> _GIVEN EXERCISE_
Write out again, unaltered, the lines from the start through the line containing "the blade tips.".

----------------------------------------

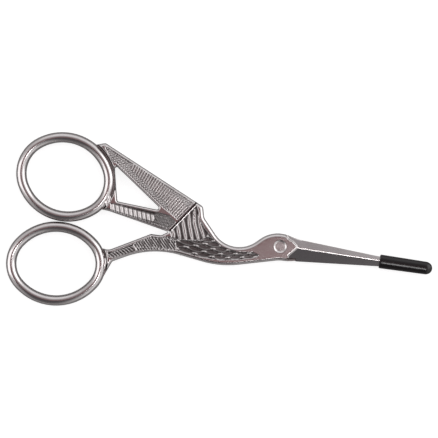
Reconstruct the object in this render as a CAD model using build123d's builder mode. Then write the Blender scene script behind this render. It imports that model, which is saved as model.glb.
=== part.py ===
"""Stork embroidery scissors: two crossing levers, a pivot screw and a soft guard on the blade tips.

The closing line runs along +X from the pivot axis to the blade tips, +Y is the side of the wing,
and +Z faces the viewer. The origin is on the pivot axis at the back face that the scissors lie on.
The front lever has the lower finger ring, the leg and the upper blade. The back lever has the upper
finger ring, the wing and the lower blade. Behind the pivot each lever is as thick as the whole
scissors up to its seam. Past the seam it is half as thick, and the two halves lie on each other.
"""

import os
from math import atan2, copysign, cos, degrees, hypot, radians, sin, tan

from build123d import *

# Driving sizes, in millimetres
thickness = 3.2              # of the closed scissors, and of both finger rings
parting_gap = 0.06           # between the two levers' flat inner faces
seam_gap = 0.5               # between the square end of one lever and the body of the other
blade_reach = 39.7           # pivot axis to the blade tips

rim_bevel = 0.7              # along the edges of the body, the wing and the leg
overrun = 1.0                # how far a cutting shape runs past what it cuts

# Carving, on both faces
carving_depth = 0.3
carving_land = 0.3           # flat strip between the carving and a bevel or a seam
stud_band = 1.9              # plain strip along the window's upper edge
wing_grooves = 26
arm_grooves = 9
feather_grooves = 6
thigh_grooves = 10
shank_grooves = 10
scale_rows = 3
scales_per_row = 7

# Finger rings
ring_reach = 60.8            # pivot axis back to the middle of the upper ring
ring_offset = 0.9            # how much nearer the lower ring is
upper_ring_rise = 10.35
lower_ring_drop = 13.45
upper_ring_bore = (21.5, 18.5)
lower_ring_bore = (21.6, 17.3)
upper_ring_tilt = -12.3      # degrees
lower_ring_tilt = 7.5        # degrees
ring_band = 2.85
ring_flats = 16              # round the band's oval section


# Blades
tip_width = 0.95
ridge_rise = 0.32            # closing line to the ridge at the root of the beak
ridge_height = 1.25          # parting face to the ridge at the root of the beak
tip_ridge_height = 0.6
edge_thickness = 0.2         # at the cutting edge
spine_thickness = 0.8        # along the back of the blade, at its root
tip_spine_thickness = 0.4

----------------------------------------

> _FINISHED TASK_
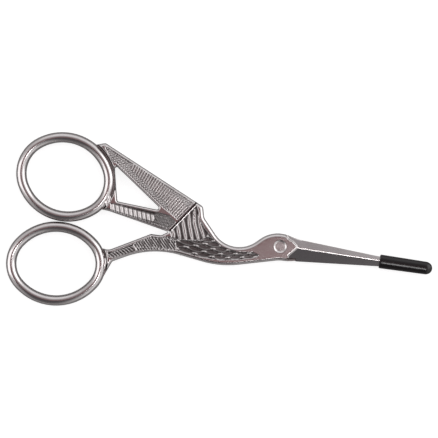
Reconstruct the object in this render as a CAD model using build123d's builder mode. Then write the Blender scene script behind this render. It imports that model, which is saved as model.glb.
=== part.py ===
"""Stork embroidery scissors: two crossing levers, a pivot screw and a soft guard on the blade tips.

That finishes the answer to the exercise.